╔══

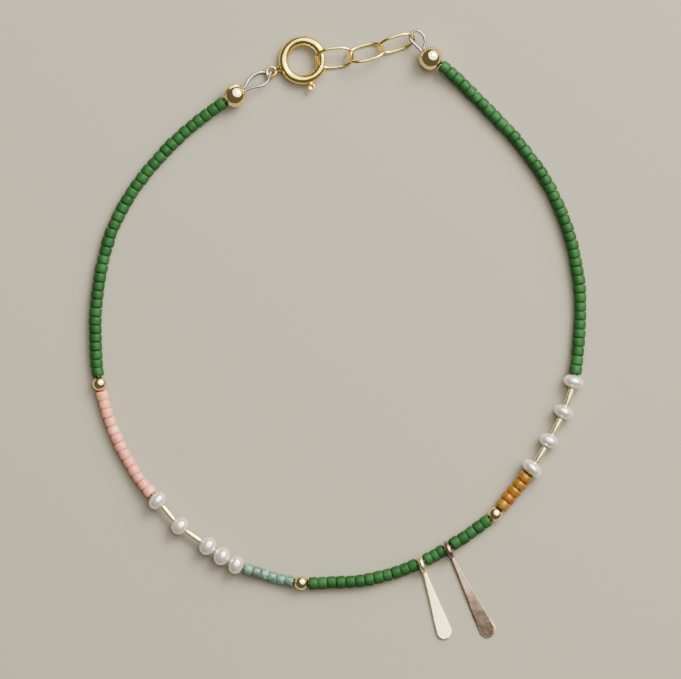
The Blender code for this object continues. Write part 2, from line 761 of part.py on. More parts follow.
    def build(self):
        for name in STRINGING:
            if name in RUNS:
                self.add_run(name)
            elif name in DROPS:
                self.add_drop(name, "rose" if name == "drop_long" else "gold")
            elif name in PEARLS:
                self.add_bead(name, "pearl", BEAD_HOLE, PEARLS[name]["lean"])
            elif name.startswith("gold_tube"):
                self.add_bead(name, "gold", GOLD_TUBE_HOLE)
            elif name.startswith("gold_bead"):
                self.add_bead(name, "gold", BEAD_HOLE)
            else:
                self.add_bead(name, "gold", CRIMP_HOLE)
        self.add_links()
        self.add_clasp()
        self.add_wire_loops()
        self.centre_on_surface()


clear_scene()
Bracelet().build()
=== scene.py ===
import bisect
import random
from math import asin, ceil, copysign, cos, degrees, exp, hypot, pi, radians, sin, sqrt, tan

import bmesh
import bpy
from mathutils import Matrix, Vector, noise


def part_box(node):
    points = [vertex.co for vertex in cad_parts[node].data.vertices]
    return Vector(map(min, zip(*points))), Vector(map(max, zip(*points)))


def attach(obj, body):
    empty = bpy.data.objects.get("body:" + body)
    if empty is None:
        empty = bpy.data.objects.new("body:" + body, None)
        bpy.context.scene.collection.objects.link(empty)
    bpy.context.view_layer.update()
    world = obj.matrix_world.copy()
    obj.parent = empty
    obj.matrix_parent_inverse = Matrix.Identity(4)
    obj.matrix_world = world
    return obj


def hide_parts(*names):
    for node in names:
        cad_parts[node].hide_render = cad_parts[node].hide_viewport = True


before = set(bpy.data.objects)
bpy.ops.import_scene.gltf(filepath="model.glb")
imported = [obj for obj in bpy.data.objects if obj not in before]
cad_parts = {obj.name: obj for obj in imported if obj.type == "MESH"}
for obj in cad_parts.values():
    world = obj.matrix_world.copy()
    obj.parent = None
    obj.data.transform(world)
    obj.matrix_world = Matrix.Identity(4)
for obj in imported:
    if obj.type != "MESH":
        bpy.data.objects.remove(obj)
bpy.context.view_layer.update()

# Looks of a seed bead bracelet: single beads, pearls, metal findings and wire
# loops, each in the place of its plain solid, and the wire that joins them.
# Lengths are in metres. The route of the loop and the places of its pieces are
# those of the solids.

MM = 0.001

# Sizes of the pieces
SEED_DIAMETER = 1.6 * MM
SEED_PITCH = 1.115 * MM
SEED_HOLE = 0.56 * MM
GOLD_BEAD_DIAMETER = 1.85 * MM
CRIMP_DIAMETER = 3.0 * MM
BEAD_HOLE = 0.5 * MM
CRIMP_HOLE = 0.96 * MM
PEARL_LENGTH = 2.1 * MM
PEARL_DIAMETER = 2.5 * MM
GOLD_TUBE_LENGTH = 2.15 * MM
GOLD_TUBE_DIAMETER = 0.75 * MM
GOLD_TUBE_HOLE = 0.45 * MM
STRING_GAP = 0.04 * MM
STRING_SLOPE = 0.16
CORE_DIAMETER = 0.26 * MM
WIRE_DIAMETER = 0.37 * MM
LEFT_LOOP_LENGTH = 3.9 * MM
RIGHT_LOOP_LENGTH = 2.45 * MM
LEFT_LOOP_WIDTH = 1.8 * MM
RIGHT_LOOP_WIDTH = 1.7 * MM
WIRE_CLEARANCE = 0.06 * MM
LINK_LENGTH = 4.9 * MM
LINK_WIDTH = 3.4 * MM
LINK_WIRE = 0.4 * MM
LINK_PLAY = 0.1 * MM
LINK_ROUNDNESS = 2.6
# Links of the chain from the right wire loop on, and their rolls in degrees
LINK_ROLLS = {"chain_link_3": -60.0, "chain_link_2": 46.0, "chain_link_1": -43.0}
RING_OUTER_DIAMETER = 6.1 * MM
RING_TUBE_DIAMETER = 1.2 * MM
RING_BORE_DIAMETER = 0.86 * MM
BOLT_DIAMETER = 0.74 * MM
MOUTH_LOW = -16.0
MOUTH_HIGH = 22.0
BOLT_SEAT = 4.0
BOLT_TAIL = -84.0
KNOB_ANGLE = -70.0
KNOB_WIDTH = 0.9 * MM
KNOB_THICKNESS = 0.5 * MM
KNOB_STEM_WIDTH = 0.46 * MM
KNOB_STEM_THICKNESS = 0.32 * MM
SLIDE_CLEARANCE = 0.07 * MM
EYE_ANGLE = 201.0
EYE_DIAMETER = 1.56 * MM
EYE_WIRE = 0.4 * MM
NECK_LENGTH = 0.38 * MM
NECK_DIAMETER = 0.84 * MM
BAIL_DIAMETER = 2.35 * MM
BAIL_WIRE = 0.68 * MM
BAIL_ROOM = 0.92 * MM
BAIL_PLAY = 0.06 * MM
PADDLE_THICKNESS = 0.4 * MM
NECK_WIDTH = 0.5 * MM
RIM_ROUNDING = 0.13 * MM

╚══
╔══

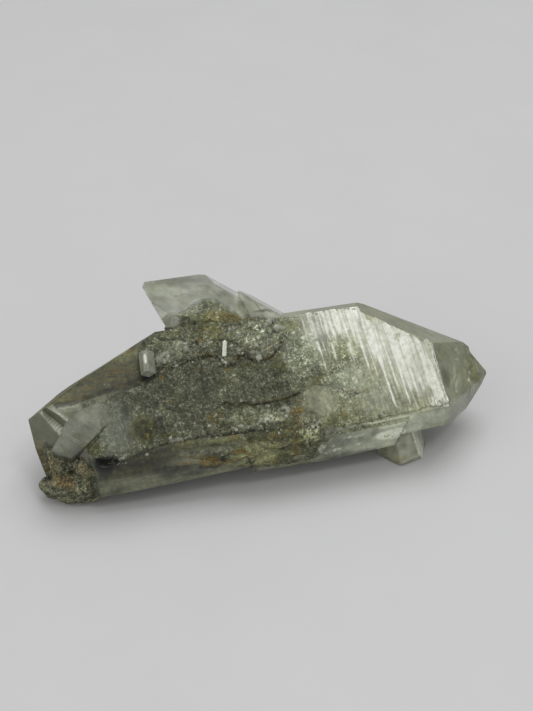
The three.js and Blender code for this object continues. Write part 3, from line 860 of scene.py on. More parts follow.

╚══
╔══

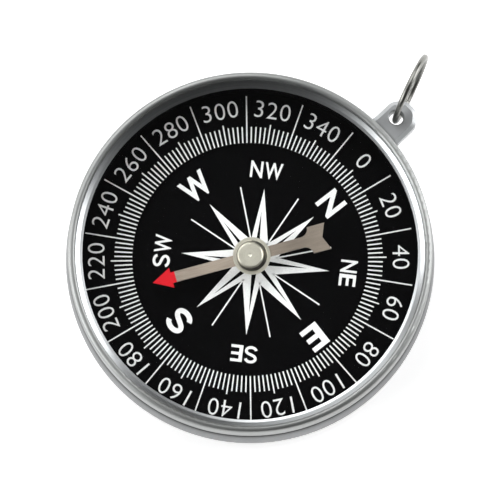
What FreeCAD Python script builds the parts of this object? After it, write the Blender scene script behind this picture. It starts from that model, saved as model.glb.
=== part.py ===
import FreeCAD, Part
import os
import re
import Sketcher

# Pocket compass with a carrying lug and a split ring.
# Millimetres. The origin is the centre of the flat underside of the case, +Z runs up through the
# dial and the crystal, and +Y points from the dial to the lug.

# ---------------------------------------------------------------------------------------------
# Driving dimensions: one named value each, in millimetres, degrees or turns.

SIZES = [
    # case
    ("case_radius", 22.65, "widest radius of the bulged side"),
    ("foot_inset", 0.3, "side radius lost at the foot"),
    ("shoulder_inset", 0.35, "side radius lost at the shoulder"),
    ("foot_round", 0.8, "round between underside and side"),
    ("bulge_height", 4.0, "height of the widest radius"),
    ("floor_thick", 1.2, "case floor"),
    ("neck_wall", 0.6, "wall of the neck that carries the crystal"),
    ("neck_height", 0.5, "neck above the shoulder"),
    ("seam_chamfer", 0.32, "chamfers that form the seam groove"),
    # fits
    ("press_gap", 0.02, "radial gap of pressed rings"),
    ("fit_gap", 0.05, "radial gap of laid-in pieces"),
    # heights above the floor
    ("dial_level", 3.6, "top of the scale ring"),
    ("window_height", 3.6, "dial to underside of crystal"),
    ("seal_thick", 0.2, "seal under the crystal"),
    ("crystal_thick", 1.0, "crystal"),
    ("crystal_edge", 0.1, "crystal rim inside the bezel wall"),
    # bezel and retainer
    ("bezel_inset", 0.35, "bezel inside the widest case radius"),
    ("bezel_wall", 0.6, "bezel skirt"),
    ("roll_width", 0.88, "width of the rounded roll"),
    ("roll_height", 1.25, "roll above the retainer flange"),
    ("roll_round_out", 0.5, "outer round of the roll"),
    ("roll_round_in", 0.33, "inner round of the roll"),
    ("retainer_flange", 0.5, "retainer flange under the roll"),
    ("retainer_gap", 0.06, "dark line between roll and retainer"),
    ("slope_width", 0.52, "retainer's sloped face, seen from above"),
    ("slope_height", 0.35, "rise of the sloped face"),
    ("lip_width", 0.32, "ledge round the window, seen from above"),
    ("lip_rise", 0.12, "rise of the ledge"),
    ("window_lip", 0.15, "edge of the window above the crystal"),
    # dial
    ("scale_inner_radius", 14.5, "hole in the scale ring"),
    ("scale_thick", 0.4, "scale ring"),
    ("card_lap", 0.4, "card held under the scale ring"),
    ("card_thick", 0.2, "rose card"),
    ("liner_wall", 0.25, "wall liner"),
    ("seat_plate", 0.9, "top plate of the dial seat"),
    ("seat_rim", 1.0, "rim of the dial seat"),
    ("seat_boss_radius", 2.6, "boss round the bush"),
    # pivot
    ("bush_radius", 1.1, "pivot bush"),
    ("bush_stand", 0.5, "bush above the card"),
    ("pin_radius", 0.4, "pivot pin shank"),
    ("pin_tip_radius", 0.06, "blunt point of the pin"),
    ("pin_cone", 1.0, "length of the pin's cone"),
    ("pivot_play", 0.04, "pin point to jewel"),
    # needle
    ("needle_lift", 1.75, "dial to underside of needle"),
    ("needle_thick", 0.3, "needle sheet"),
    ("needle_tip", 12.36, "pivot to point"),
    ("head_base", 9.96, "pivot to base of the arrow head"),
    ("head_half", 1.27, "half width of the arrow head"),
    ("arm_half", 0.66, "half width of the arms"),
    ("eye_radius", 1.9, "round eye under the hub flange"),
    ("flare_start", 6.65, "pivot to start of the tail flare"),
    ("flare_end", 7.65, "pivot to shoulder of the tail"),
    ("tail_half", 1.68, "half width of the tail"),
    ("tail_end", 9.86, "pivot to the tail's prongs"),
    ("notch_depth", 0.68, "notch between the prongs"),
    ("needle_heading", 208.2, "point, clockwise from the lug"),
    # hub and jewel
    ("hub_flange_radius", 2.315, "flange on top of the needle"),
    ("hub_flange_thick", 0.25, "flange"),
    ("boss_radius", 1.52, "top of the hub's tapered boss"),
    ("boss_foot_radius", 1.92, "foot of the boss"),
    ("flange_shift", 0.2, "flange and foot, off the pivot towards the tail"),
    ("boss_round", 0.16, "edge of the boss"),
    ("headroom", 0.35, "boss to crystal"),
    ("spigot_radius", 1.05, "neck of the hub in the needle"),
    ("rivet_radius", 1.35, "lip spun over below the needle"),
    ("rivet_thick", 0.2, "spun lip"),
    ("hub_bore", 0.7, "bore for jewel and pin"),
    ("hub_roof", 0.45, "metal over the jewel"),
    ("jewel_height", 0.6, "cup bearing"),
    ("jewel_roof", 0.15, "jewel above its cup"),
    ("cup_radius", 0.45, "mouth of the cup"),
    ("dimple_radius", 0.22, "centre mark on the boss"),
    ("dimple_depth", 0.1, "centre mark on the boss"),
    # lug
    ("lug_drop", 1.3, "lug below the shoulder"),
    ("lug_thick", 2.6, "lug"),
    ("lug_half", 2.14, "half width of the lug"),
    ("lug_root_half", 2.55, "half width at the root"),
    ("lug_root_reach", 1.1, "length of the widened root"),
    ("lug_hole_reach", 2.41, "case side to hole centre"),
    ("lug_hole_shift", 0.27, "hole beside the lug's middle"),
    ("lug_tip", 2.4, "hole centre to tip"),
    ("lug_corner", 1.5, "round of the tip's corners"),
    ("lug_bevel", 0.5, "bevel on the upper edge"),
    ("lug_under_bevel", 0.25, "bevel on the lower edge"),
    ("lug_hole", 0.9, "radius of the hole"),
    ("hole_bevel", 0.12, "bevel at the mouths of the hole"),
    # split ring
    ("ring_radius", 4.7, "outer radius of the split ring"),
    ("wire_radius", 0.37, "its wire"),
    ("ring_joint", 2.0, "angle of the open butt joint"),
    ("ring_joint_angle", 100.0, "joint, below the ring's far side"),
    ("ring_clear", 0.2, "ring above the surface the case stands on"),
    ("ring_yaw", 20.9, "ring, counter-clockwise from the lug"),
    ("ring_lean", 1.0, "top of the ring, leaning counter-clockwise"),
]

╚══

* _WHAT YOU SHOULD DO_
From the records above, repeat exactly the lines from the one with "self.add_clasp()" through the one with "# Lengths are", both included.

* _WRITTEN ANSWER_
        self.add_clasp()
        self.add_wire_loops()
        self.centre_on_surface()


clear_scene()
Bracelet().build()
=== scene.py ===
import bisect
import random
from math import asin, ceil, copysign, cos, degrees, exp, hypot, pi, radians, sin, sqrt, tan

import bmesh
import bpy
from mathutils import Matrix, Vector, noise


def part_box(node):
    points = [vertex.co for vertex in cad_parts[node].data.vertices]
    return Vector(map(min, zip(*points))), Vector(map(max, zip(*points)))


def attach(obj, body):
    empty = bpy.data.objects.get("body:" + body)
    if empty is None:
        empty = bpy.data.objects.new("body:" + body, None)
        bpy.context.scene.collection.objects.link(empty)
    bpy.context.view_layer.update()
    world = obj.matrix_world.copy()
    obj.parent = empty
    obj.matrix_parent_inverse = Matrix.Identity(4)
    obj.matrix_world = world
    return obj


def hide_parts(*names):
    for node in names:
        cad_parts[node].hide_render = cad_parts[node].hide_viewport = True


before = set(bpy.data.objects)
bpy.ops.import_scene.gltf(filepath="model.glb")
imported = [obj for obj in bpy.data.objects if obj not in before]
cad_parts = {obj.name: obj for obj in imported if obj.type == "MESH"}
for obj in cad_parts.values():
    world = obj.matrix_world.copy()
    obj.parent = None
    obj.data.transform(world)
    obj.matrix_world = Matrix.Identity(4)
for obj in imported:
    if obj.type != "MESH":
        bpy.data.objects.remove(obj)
bpy.context.view_layer.update()

# Looks of a seed bead bracelet: single beads, pearls, metal findings and wire
# loops, each in the place of its plain solid, and the wire that joins them.
# Lengths are in metres. The route of the loop and the places of its pieces are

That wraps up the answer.